Still though, if you love her you will be there for her. Don't worry about missing out on other opportunities. If you have been with her a long time, you wouldn't be able to snap out of it and love someone else that quickly anyway. Don't make the mistake that many others have made. Haste makes waste. She will appreciate your respect for the relationship if you hold out on testing the waters with other women. If you did, and it got back to her it will be a disaster, trust me.

 

Hindsight is 20/20. Go out with other women, have her come back to you and find out what you did, she will be devestated, she will probably REALLY dump you....then we will see you back on Loveshack! :o

Posted

Oh and btw...you think being in a relationship with a depressed person is bad..try out a Bipolar person---

 

It's HELL.

 

Schizophrenia gets the cake though, and I'm beginning to think that I have just got out of a relationship with one. (and he may not have been bipolar at all - I sense a misdiagnosis).

 

It can always be worse...I may be biased here but I would take a chronic depressive person any day over a guy who thinks that God talks to him and told him I was bad.

 

Isn't life grand?

  • Author
Posted

Well, I have been reading lots of post on many different sites.

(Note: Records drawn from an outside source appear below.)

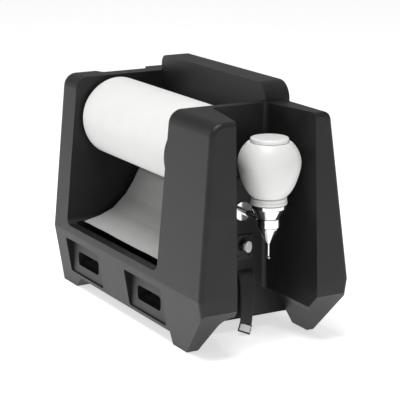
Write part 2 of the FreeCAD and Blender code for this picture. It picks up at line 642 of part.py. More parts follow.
# ---------------------------------------------------------------- strap and buckle
def make_buckle():
    """The riveted base with two ears, the cross pin and the thumb cam."""
    face = d.roll_bay_right + d.partition
    low_y, high_y = d.buckle_y - d.buckle_wide / 2, d.buckle_y + d.buckle_wide / 2
    low_z, high_z = d.buckle_z - d.buckle_tall / 2, d.buckle_z + d.buckle_tall / 2
    pin_x = face + d.buckle_thick + d.cam_radius + 0.6
    plate = block("base_plate", (face, low_y, low_z), (face + d.buckle_thick, high_y, high_z))
    ears = []
    for index, middle in enumerate((d.buckle_y - 7.5, d.buckle_y + 7.5)):
        ears.append(block("ear%d" % index, (face, middle - d.ear_thick / 2, d.cam_z - 5),
                          (pin_x + 3, middle + d.ear_thick / 2, d.cam_z + 5)))
    drilled = [rod("base_hole%d" % index, "x", d.rivet_radius, 20, face - 5, y, z)
               for index, (y, z) in enumerate(rivet_points())]
    drilled.append(rod("ear_hole", "y", d.pin_radius, 30, pin_x, d.buckle_y - 15, d.cam_z))
    keep("buckle_base", minus("base", together("base_solid", [plate] + ears), drilled))
    keep("buckle_pin", rod("cross_pin", "y", d.pin_radius, 15 + d.ear_thick + 1, 0, 0, 0),
         pin_x, d.buckle_y - 8 - d.ear_thick / 2, d.cam_z)
    rivets = []
    for index, (y, z) in enumerate(rivet_points()):
        rivets.append(together("rivet%d" % index, [
            rod("rivet_shank%d" % index, "x", d.rivet_radius, d.buckle_thick + 8.5, face - 8, y, z),
            rod("rivet_head%d" % index, "x", d.rivet_radius + 1.2, 1, face + d.buckle_thick, y, z)]))
    keep("buckle_rivets", group_of("rivets", rivets))
    width = 15 - d.ear_thick - 2 * d.clearance
    roller = rod("cam_roller", "y", d.cam_radius, width, pin_x, d.buckle_y - width / 2, d.cam_z)
    lobes = [rod("lobe%d" % index, "x", d.lever_lobe, 2.4, pin_x + d.cam_radius - 1.2,
                 d.buckle_y, d.cam_z + rise) for index, rise in enumerate((4.4, -2.6))]
    neck = block("lever_neck", (pin_x + 1, d.buckle_y - 2.6, d.cam_z - 3),
                 (pin_x + d.cam_radius + 1, d.buckle_y + 2.6, d.cam_z + 4))
    keep("buckle_cam", minus("cam", together("cam_solid", [roller, neck] + lobes), [
        rod("cam_bore", "y", d.pin_radius + d.running_fit, 30, pin_x, d.buckle_y - 15, d.cam_z)]))


def strap_line():
    """The strap's route as (x, y, z, turn): middle of the webbing and its twist in degrees."""
    face = value_of(d.roll_bay_right + d.partition)
    z, y = size("strap_slot_z"), size("strap_y")
    return [(face - 12, y, z, 0), (face + 2, y, z, 0), (face + 4.6, y, z - 0.7, 0),
            (face + 6.4, y, z - 2.8, 0)], [
        (face + 7.1, y + 0.3, z - 7, 3), (face + 8.6, y + 1.4, z - 18, 8),
        (face + 10.5, y + 0.4, z - 34, 15), (face + 13.5, y - 2.4, z - 50, 24),
        (face + 17, y - 5.5, z - 64, 31), (face + 19, y - 7.5, z - 72.5, 35)]


def make_strap():
    """The webbing, a smooth run through oblong sections, and the tag at its end."""
    flat, hanging = strap_line()
    sections = []
    for index, (x, y, z, turn) in enumerate(flat + hanging):
        before = (flat + hanging)[max(index - 1, 0)]
        after = (flat + hanging)[min(index + 1, len(flat + hanging) - 1)]
        along = Vector(*after[:3]) - Vector(*before[:3])
        if index == 0:
            along = Vector(1, 0, 0)
        sections.append(oblong(Vector(x, y, z), along.normalize(), turn,
                               size("strap_width"), size("strap_thick")))
    fixed_shape("strap_webbing", Part.makeLoft(sections, True, True))
    x, y, z, turn = hanging[-1]
    x0, y0, z0, turn0 = hanging[-2]
    along = (Vector(x, y, z) - Vector(x0, y0, z0)).normalize()
    tag_low = Vector(x, y, z) + along * size("tag_tall")
    wires = [oblong(point, along, turn, size("strap_width") - 7, size("strap_thick") - 0.2)
             for point in (Vector(x, y, z), tag_low)]
    fixed_shape("strap_tag", Part.makeLoft(wires, True, True))


def oblong(middle, along, turn, width, thick):
    """A rectangle across a direction, its long side turned from Y about that direction."""
    across = Vector(0, 1, 0) - along * along.y
    across.normalize()
    out = along.cross(across)
    angle = math.radians(turn)
    wide = across * math.cos(angle) + out * math.sin(angle)
    deep = along.cross(wide)
    corners = [middle + wide * (width / 2 * a) + deep * (thick / 2 * b)
               for a, b in ((-1, -1), (1, -1), (1, 1), (-1, 1))]
    return Part.makePolygon(corners + [corners[0]])


make_body()
make_roll()
make_spindle()
make_sheet()
make_globe()
make_valve()
make_bracket()
make_buckle()
make_strap()
doc.recompute()

for thing in doc.Objects:
    if "Invalid" in thing.State or "Error" in thing.State:
        raise RuntimeError("%s did not compute: %s" % (thing.Name, thing.State))
for node, thing in SUBPARTS.items():
    shape = thing.Shape
    if shape.isNull() or not shape.isValid():
        raise RuntimeError(node + " has no valid shape")
    box = shape.BoundBox
    print("%-20s solids %d volume %9.1f x %7.1f %7.1f y %7.1f %7.1f z %6.1f %6.1f" % (
        node, len(shape.Solids), shape.Volume, box.XMin, box.XMax, box.YMin, box.YMax,
        box.ZMin, box.ZMax))
    shape.exportStep("parts/" + node + ".step")
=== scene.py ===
# %% [markdown]
# # A portable hand-wash station
# A hollow moulded black body carries a roll of paper towels, a white globe of soap on a
# chrome valve, and a short webbing strap. The engineering model is loaded first and stays as
# it is. Everything soft, shiny or turned is then laid over it as a smoother surface, and each
# surface gets a finish made of nodes.

import bmesh
import bpy
import numpy as np
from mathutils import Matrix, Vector


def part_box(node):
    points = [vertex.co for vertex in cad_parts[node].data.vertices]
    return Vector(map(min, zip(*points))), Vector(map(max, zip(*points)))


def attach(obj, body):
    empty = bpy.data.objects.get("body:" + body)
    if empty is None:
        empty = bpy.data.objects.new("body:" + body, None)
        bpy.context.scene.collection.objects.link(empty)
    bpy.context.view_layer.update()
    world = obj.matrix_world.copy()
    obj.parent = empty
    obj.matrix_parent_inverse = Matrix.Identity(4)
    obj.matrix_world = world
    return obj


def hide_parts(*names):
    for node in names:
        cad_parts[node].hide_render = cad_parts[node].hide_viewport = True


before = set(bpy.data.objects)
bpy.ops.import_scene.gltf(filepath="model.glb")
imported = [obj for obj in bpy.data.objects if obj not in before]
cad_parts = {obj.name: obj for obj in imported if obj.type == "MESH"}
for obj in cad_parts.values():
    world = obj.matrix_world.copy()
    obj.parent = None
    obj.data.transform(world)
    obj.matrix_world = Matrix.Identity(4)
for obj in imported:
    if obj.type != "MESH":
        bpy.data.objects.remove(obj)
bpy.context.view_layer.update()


# %% [markdown]
# ## Helpers
# Every new piece is a grid of points worked out at once with numpy. One helper turns such a
# grid into a mesh, closing it round either way, and gives it a UV map in metres so that a
# weave or a crease keeps its real size.

# %% A grid of points becomes a mesh
def surface(name, points, closed_u=False, closed_v=False, uv=None, flip=False):
    """A mesh from an array of rows x columns x 3: neighbouring points make four-sided faces."""
    rows, columns = points.shape[:2]
    number = np.arange(rows * columns).reshape(rows, columns)
    right = np.roll(number, -1, axis=1) if closed_v else number[:, 1:]
    here = number if closed_v else number[:, :-1]
    if closed_u:
        here_next, right_next = np.roll(here, -1, axis=0), np.roll(right, -1, axis=0)
    else:
        here_next, right_next = here[1:], right[1:]
        here, right = here[:-1], right[:-1]
    quads = np.stack([here, right, right_next, here_next], axis=-1).reshape(-1, 4)
    if flip:
        quads = quads[:, ::-1]
    mesh = bpy.data.meshes.new(name)
    mesh.from_pydata(points.reshape(-1, 3).tolist(), [], quads.tolist())
    mesh.polygons.foreach_set("use_smooth", np.ones(len(quads), dtype=bool))
    if uv is not None:
        layer = mesh.uv_layers.new(name="UVMap")
        corner = np.zeros(len(mesh.loops), dtype=np.int32)
        mesh.loops.foreach_get("vertex_index", corner)
        layer.data.foreach_set("uv", uv.reshape(-1, 2)[corner].ravel())
    mesh.update()
    thing = bpy.data.objects.new(name, mesh)
    bpy.context.collection.objects.link(thing)
    return thing


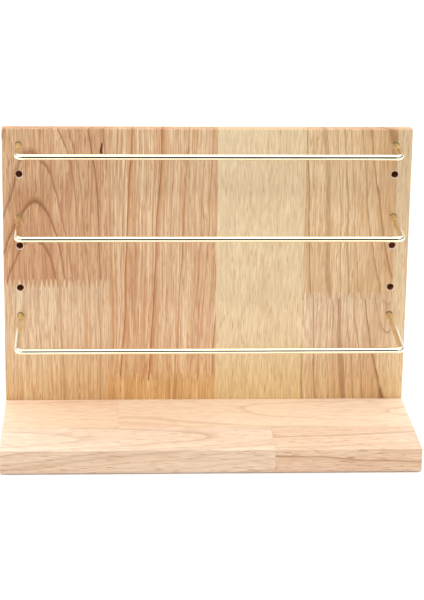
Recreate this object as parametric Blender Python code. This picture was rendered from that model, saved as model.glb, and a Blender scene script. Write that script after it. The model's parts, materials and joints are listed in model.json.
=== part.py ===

At first I was having problems figuring out if I was being let down easy...........or if she really hated her life and needed me to step out of it, for her to figure it out.

 

After reading these sites.....it is almost unanamous that when a girl says,' I need a break" she either 1. has another guy lined up, or 2. just does not want to be with you and is letting you down easy.

 

I would like to think that my girl is depressed and trying to find herself right now.........but she has only contacted me once in the past week.....saying she is getting her life together and looking into Master programs for her degree. Then she ended the email with, I love you and Miss you. Ok, thats nice. But dont you think that if she loved me, 1. she probably would not have let me go, and 2. if she missed me she probably would contact me more then once a week.

 

Im not wanting to give up on her, but I don't know for sure that she is depressed. She could be seeing some guy and stringing me along for all I know.

 

HELP, ahhhhhhhhhhhhhhhh!

Posted
Originally posted by backatone

After reading these sites.....it is almost unanimous that when a girl says,' I need a break" she either 1. has another guy lined up, or 2. just does not want to be with you and is letting you down easy.

 

"I need a break" or "I need space" nearly always means without you in it. It's not used as an easy letdown 100% of the time, but the percentage has to be way up there. If only more people could just be honest with how they feel.

Posted
Originally posted by YX32Nemesis

I have a chronic history of depression and let me tell you, sometimes we need breaks from the social scene but I ALWAYS wanted my boyfriend to be there for me during my especially rough periods of it. No one else would do.

 

My ex also had depression except that she always shut me out of her life when she became down. I wanted to be there for her, but she always gave some variant of "there's nothing you can do" and wasn't too friendly with me. She just kind of blocked out the world when we were dating, which is what she has apparently done since our breakup. I feel bad that I wasn't able to help her through her depression more, but I certainly tried.